Die beiden Wissenschaftler, die gemeinsam mit einer Gruppe von Journalisten
und Journalistinnen
von heise online die Dokumente ausgewertet haben, warnen gleichzeitig
vor einer Untergangsstimmung.
Stattdessen präsentieren sie mit TCP Stealth ein Tool, das den
staatlichen Computersaboteuren die Arbeit erschweren soll.
Klar ist allerdings:
Wenn die Dokumente nicht pure Wunschträume und Allmachtsphantasien
sind,
dann zielen sie auf nichts weniger als eine Kolonialisierung des Netzes.

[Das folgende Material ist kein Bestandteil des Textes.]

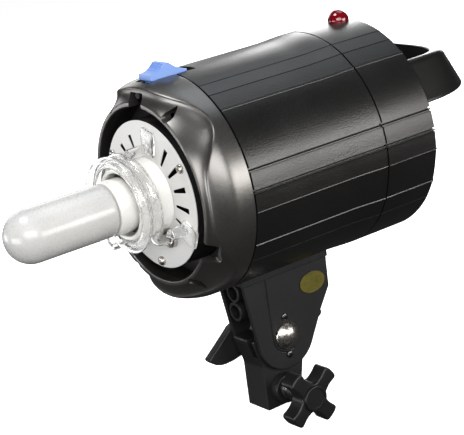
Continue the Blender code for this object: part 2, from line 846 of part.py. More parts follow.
def yoke_outline():
    """One side plate, seen from the side: round the pivot below, wide at the body above."""
    reach_y, reach_z = 44.9 * MM, 66.8 * MM
    away = math.hypot(reach_y - PIVOT_Y, reach_z - PIVOT_Z)
    toward = math.atan2(reach_z - PIVOT_Z, reach_y - PIVOT_Y)
    end = toward - math.acos(YOKE_ARC_R / away) + 2 * math.pi
    arc = circle(YOKE_ARC_R, (PIVOT_Y, PIVOT_Z), 14, math.pi, end - math.pi)
    top = AXIS_Z - 64 * MM
    return [(-22 * MM, top)] + arc + [(reach_y, reach_z), (46 * MM, top)]


def tilt_yoke(black):
    """Two side plates under a saddle, and two umbrella bores between them."""
    width = PLATE_OUTER_X - PLATE_INNER_X
    middle = (PLATE_OUTER_X + PLATE_INNER_X) / 2
    yoke = plate("tilt_yoke", black, yoke_outline(), width, (middle, 0, 0), SIDE_VIEW)
    left = plate("left_plate", black, yoke_outline(), width, (-middle, 0, 0), SIDE_VIEW)
    saddle = box("saddle", black, (2 * PLATE_OUTER_X, 68 * MM, 10 * MM), (0, 12 * MM, 90.5 * MM))
    length = UMBRELLA_REAR_Y - UMBRELLA_FRONT_Y
    centre = (UMBRELLA_REAR_Y + UMBRELLA_FRONT_Y) / 2
    web = box("web", black, (4 * MM, length, 24 * MM), (0, centre, 75.7 * MM))
    join(yoke, left, saddle, web)
    for z in UMBRELLA_Z:
        join(yoke, cylinder("sleeve", black, UMBRELLA_R, length, (0, centre, z), FORWARD, 20))
    for z in UMBRELLA_Z:
        cut(yoke, cylinder("bore", black, UMBRELLA_BORE_R, length + 20 * MM, (0, centre, z), FORWARD, 20))
    cut(yoke, cylinder("head_round", black, HEAD_R + GAP, 120 * MM, (0, 10 * MM, AXIS_Z), FORWARD, 120))
    pivot = (0, PIVOT_Y, PIVOT_Z)
    cut(yoke, cylinder("pivot_hole", black, BOLT_R + GAP, 60 * MM, pivot, RIGHT, 20))
    for side in (-1, 1):
        at = (PLATE_OUTER_X, PIVOT_Y, PIVOT_Z + side * 12.7 * MM)
        cut(yoke, cylinder("cap_screw_hole", black, 1.4 * MM, 8 * MM, at, RIGHT, 10))
    return yoke


def inspection_sticker(gold):
    """A blank oval label, stuck on the side plate."""
    angles = [2 * math.pi * i / 28 for i in range(28)]
    outline = [(10 * MM * math.cos(a), 6.8 * MM * math.sin(a)) for a in angles]
    at = (PLATE_OUTER_X + GAP + 0.15 * MM, 31.7 * MM, 73.5 * MM)
    return plate("inspection_sticker", gold, outline, GAP, at, SIDE_VIEW)


def pivot_bolt(steel):
    start, end = -16 * MM, 13.6 * MM
    centre = ((start + end) / 2, PIVOT_Y, PIVOT_Z)
    return cylinder("pivot_bolt", steel, BOLT_R, end - start, centre, RIGHT, 20)


def pivot_cap(chrome):
    radius, height = 8.3 * MM, 4 * MM
    low = PLATE_OUTER_X + GAP
    ball = (radius**2 + height**2) / (2 * height)
    top = math.asin(radius / ball)
    dome = [
        (ball * math.sin(top * i / 6), low + 0.8 * MM + ball * math.cos(top * i / 6) - ball * math.cos(top))
        for i in range(1, 7)
    ]
    peak = (0, low + 0.8 * MM + height)
    profile = [peak] + dome + [(radius, low), (0, low)]
    return turned("pivot_cap", chrome, profile, (0, PIVOT_Y, PIVOT_Z), RIGHT, 28)


def cap_screws(steel):
    for i, side in enumerate((-1, 1)):
        at = (PLATE_OUTER_X + GAP, PIVOT_Y, PIVOT_Z + side * 12.7 * MM)
        pan_screw(f"cap_screw_{i + 1}", steel, 2.3 * MM, 1.2 * MM, MM, 2.4 * MM, at, RIGHT)


def friction_discs(fibre):
    low, high = KNUCKLE_X + GAP, PLATE_INNER_X - GAP
    for i, turn in enumerate((LEFT, RIGHT)):
        profile = [(DISC_R, low), (DISC_R, high), (BOLT_R + GAP, high), (BOLT_R + GAP, low)]
        turned(f"friction_disc_{i + 1}", fibre, profile, (0, PIVOT_Y, PIVOT_Z), turn, 24)


def tilt_lever(black):
    """A hub on the bolt with a blade that reaches forward and down."""
    hub_r, thickness = 10.5 * MM, 6 * MM
    blade = [
        (2.5 * MM, 56 * MM),
        (-10 * MM, 55.8 * MM),
        (-22 * MM, 51 * MM),
        (-31 * MM, 43.8 * MM),
        (-37.2 * MM, 37 * MM),
        (-35.6 * MM, 34.6 * MM),
        (-28 * MM, 29.4 * MM),
        (-19 * MM, 29.2 * MM),
        (-9 * MM, 30.8 * MM),
        (1 * MM, 34.8 * MM),
    ]
    outer = -PLATE_OUTER_X - GAP - thickness
    middle = outer + thickness / 2
    lever = plate("tilt_lever", black, blade, thickness, (middle, 0, 0), SIDE_VIEW)
    hub = cylinder("hub", black, hub_r, thickness, (middle, PIVOT_Y, PIVOT_Z), RIGHT, 28)
    socket = cylinder("socket", black, BOLT_R + GAP, 4 * MM, (-15.8 * MM, PIVOT_Y, PIVOT_Z), RIGHT, 20)
    join(lever, hub)
    cut(lever, socket)
    return lever


# ---------------------------------------------------------------- stand adapter and knob


def stand_adapter(black):
    """The block that takes the stand's spigot, with a knuckle on the tilt bolt."""
    outline = [
        (-13.5 * MM, 0),
        (-12.8 * MM, 30 * MM),
        (-17.5 * MM, 46 * MM),
        (-17.5 * MM, 48.5 * MM),
        (10 * MM, 48.5 * MM),
        (18.9 * MM, 40 * MM),
        (18.9 * MM, 25 * MM),
        (13.2 * MM, 0),
    ]
    adapter = plate("stand_adapter", black, outline, 2 * ADAPTER_X, (0, 0, 0), SIDE_VIEW)
    pocket_x = (ADAPTER_X + KNUCKLE_X) / 2 + MM
    pocket_w = ADAPTER_X - KNUCKLE_X + 2 * MM
    for side in (-1, 1):
        pocket = cylinder("pocket", black, DISC_R + 0.5 * MM, pocket_w, (0, PIVOT_Y, PIVOT_Z), RIGHT, 24)
        pocket.location.x = side * pocket_x
        cut(adapter, pocket)
    knuckle = cylinder("knuckle", black, KNUCKLE_R, 2 * KNUCKLE_X, (0, PIVOT_Y, PIVOT_Z), RIGHT, 32)
    boss = cylinder("boss", black, BOSS_R, 8 * MM, (BOSS_X - 4 * MM, 0, KNOB_Z), RIGHT, 24)
    join(adapter, knuckle, boss)
    socket = cylinder("socket", black, SOCKET_R, 2 * SOCKET_DEPTH, (0, 0, 0), UP, 32)
    bolt_hole = cylinder("bolt_hole", black, BOLT_R + GAP, 30 * MM, (0, PIVOT_Y, PIVOT_Z), RIGHT, 20)
    bush_hole = cylinder("bush_hole", black, 6.8 * MM, 8 * MM, (BOSS_X - 2 * MM, 0, KNOB_Z), RIGHT, 20)
    screw_hole = cylinder("screw_hole", black, 4.3 * MM, 14 * MM, (11 * MM, 0, KNOB_Z), RIGHT, 20)
    cut(adapter, socket, bolt_hole, bush_hole, screw_hole)
    return adapter


def knob_bush(steel):
    low, high = 11 * MM + GAP, BOSS_X + 0.4 * MM
    profile = [(6.5 * MM, low), (6.5 * MM, high), (4.3 * MM, high), (4.3 * MM, low)]
    return turned("knob_bush", steel, profile, (0, 0, KNOB_Z), RIGHT, 20)


def star_radius(angle):
    """Outline of the star: four blunt arms with hollows between."""
    wave = 0.5 + 0.5 * math.cos(STAR_ARMS * (angle - STAR_PHASE))
    return (9.5 + 11 * wave**1.3 / (wave**1.3 + 0.45 * (1 - wave))) * MM


def stand_knob(black):
    steps = 64
    outline = []
    for i in range(steps):
        angle = 2 * math.pi * i / steps
        radius = star_radius(angle)
        outline.append((radius * math.cos(angle), radius * math.sin(angle)))
    star = plate("stand_knob", black, outline, 11.5 * MM, (36.75 * MM, 0, KNOB_Z), SIDE_VIEW)
    hub = cylinder("hub", black, 8.3 * MM, 4 * MM, (42.5 * MM, 0, KNOB_Z), RIGHT, 24)
    neck = cylinder("neck", black, 6.4 * MM, 12 * MM, (27.5 * MM, 0, KNOB_Z), RIGHT, 20)
    bore = cylinder("bore", black, 4.2 * MM, 20 * MM, (30 * MM, 0, KNOB_Z), RIGHT, 20)
    join(star, hub, neck)
    cut(star, bore)
    return star


def knob_screw(steel):
    start, end = 10.3 * MM, 39.6 * MM
    return cylinder("knob_screw", steel, 3.9 * MM, end - start, ((start + end) / 2, 0, KNOB_Z), RIGHT, 20)


def clamp_pad(brass):
    start, end = 8.3 * MM, 10 * MM
    return cylinder("clamp_pad", brass, 3.8 * MM, end - start, ((start + end) / 2, 0, KNOB_Z), RIGHT, 20)


# ---------------------------------------------------------------- assembly


def build_head(black, steel, white, chrome, clear):
    front_bezel(black)
    bayonet_ring(steel)
    plate_drum(black)
    reflector_plate(white)
    plate_screws(steel)
    bezel_screws(steel)
    socket_shroud(white)
    lamp_socket(white)
    lamp_base(material("lamp_base", (0.8, 0.79, 0.76), 0.4))
    modelling_lamp(material("frosted_glass", (0.93, 0.93, 0.92), 0.3))
    flash_tube(clear)
    tube_ferrules(chrome)
    tube_clips(clear)
    body_shell(black)
    rear_cap(black)
    rear_panel(black)
    carry_handle(black)
    slave_sensor_dome(material("red_window", (0.5, 0.01, 0.04), 0.1))
    front_bulkhead(steel)
    chassis_tray(steel)


def build_electrics(black):
    sleeve = material("capacitor_sleeve", (0.05, 0.09, 0.25), 0.4)
    main_capacitors(sleeve)
    discharge_capacitor(sleeve)
    power_board(material("board", (0.03, 0.2, 0.08), 0.5))
    choke(material("varnish", (0.3, 0.16, 0.05), 0.4))
    trigger_coil(material("coil_tape", (0.7, 0.55, 0.1), 0.5))
    fan_frame(black)


def build_controls(black, steel):
    mains_inlet(black)
    fuse_cap(black)
    sync_jack(steel)
    ready_light(material("ready_lens", (0.1, 0.6, 0.15), 0.2))
    hang("fan_axis", panel_point((0, FAN_Z), 89 * MM), fan_rotor(black))
    hang("rocker_axis", panel_point(ROCKER_AT, ROCKER_PIVOT_Y), power_rocker(black))
    hang("dial_axis", panel_point(DIAL_AT, PANEL_Y), output_dial(black))
    hang("test_axis", panel_point(TEST_AT, PANEL_Y), push_button("test_button", black, TEST_AT))
    lamp_button = push_button("lamp_button", black, LAMP_BUTTON_AT)
    hang("lamp_button_axis", panel_point(LAMP_BUTTON_AT, PANEL_Y), lamp_button)
    blue = material("release_blue", (0.13, 0.3, 0.8), 0.4)
    hang("release_axis", (0, SEAM_Y, AXIS_Z + 60 * MM), bayonet_release(blue), latch_pin(steel))
    release_spring(steel)


def build_bracket(black, steel, chrome):
    tilt_yoke(black)
    inspection_sticker(material("sticker_gold", (0.45, 0.38, 0.06), 0.35, 0.4))
    pivot_cap(chrome)
    cap_screws(steel)
    hang("lever_axis", (0, PIVOT_Y, PIVOT_Z), tilt_lever(black), pivot_bolt(steel))
    friction_discs(material("fibre", (0.12, 0.11, 0.1), 0.9))
    stand_adapter(black)
    knob_bush(steel)
    hang("knob_axis", (0, 0, KNOB_Z), stand_knob(black), knob_screw(steel))
    clamp_pad(material("brass", (0.6, 0.45, 0.15), 0.35, 1.0))


def build():
    black = material("body_black", (0.03, 0.03, 0.032), 0.45)
    steel = material("steel", (0.6, 0.6, 0.6), 0.35, 1.0)
    white = material("reflector_white", (0.8, 0.8, 0.8), 0.4)
    chrome = material("chrome", (0.8, 0.8, 0.82), 0.08, 1.0)
    clear = material("clear_glass", (0.9, 0.9, 0.9), 0.05, 0.0, 0.35)
    build_head(black, steel, white, chrome, clear)
    build_electrics(black)
    build_controls(black, steel)
    build_bracket(black, steel, chrome)


clear_scene()
PARTS = make_collection("monolight_strobe")
GUIDES = make_collection("cutters")
build()
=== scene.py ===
"""Looks of the monolight strobe: detailed meshes, materials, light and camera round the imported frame.

Frame: metres, +Z up, the head shines along -Y, the star knob is on +X. The head's axis is x = 0, z = AXIS_Z.
"""

import json
import math

import bmesh
import bpy
from mathutils import Matrix, Vector


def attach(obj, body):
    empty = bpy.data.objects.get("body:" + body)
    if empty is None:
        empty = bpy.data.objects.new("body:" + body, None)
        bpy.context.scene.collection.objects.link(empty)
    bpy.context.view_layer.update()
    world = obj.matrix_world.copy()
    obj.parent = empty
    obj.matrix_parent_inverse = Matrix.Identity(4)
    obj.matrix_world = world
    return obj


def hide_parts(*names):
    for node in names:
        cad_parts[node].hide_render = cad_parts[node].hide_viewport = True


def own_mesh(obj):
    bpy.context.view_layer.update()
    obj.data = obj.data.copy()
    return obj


MM = 0.001
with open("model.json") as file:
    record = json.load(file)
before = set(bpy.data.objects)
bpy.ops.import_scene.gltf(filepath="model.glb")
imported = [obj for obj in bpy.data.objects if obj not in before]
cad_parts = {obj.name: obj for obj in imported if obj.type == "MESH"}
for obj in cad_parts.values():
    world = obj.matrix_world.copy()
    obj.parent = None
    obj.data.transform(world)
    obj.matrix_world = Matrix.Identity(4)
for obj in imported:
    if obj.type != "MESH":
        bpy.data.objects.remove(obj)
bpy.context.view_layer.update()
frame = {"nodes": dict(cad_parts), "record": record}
scene = bpy.context.scene

# In millimetres, except AXIS_Z, SEAM_Y and the world points HEAD, PIVOT and KNOB, which are in metres.

# The head: angles go round its axis from +X, and depths run forward from the bezel's seam
AXIS = 158
AXIS_Z = AXIS * MM
SEAM_Y = -40 * MM
HEAD = (0, SEAM_Y, AXIS_Z)
HEAD_R = 68.0
INSIDE_R = 65
SHELL_Y = (-39.4, 60.15)
CAP_Y = (61.1, 100.7)
BEZEL_DEPTH = 27.0
MOUTH_R = 53.5
SLOT_ANGLES = (90, -30, 210)
BEZEL_SCREW_ANGLES = (60, -60, 120, -120)
BEZEL_SCREW_R = 58
WELL_R = 3.1
PLATE_DEPTH = 25.7
PLATE_SCREW_ANGLES = (-90, 30, 150)
PLATE_SCREW_R = 41.4
VENT_ANGLES = (112, 72, 52, 32, 12, -8, -28, 132, 152, 172, 192, 212)
TUBE_LEG = (14.9, -24.5)  # x, and height above the axis, of the flash tube's right leg
DIAL_Z = AXIS - 3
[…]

Bekannte Mittel, neue Qualität
Den Anfang dieser Kolonialisierung macht die Aufklärung:
Portscans, das alte und rechtlich nicht unumstrittene Hacker Tool,
dienen im HACIENDA-Programm
der Suche nach verwundbaren Systemen, und das weltweit.
27 Länder habe man schon komplett gescannt, wirbt das GCHQ in
der Präsentation von 2009.
Das Scannen der Ports zentraler Dienste (zum Beispiel http, ssh, snmp,
ftp) im großen Stil,
längst erleichtert durch mächtige Tools, ist aber lediglich
der erste Schritt.
Die Erkenntnisse der
Scans sollen genutzt werden, um Schwachstellen auszunutzen.
Das Ausnutzen noch unbekannter Softwarefehler, der Angriff mittels
Zero-Day-Exploits, rechtfertigte im Frühjahr
der frühere NSA-Chef Michael Hayden. Nein, man sieht sich nicht
verpflichtet, bei der Absicherung zu helfen, sagte Hayden freimütig.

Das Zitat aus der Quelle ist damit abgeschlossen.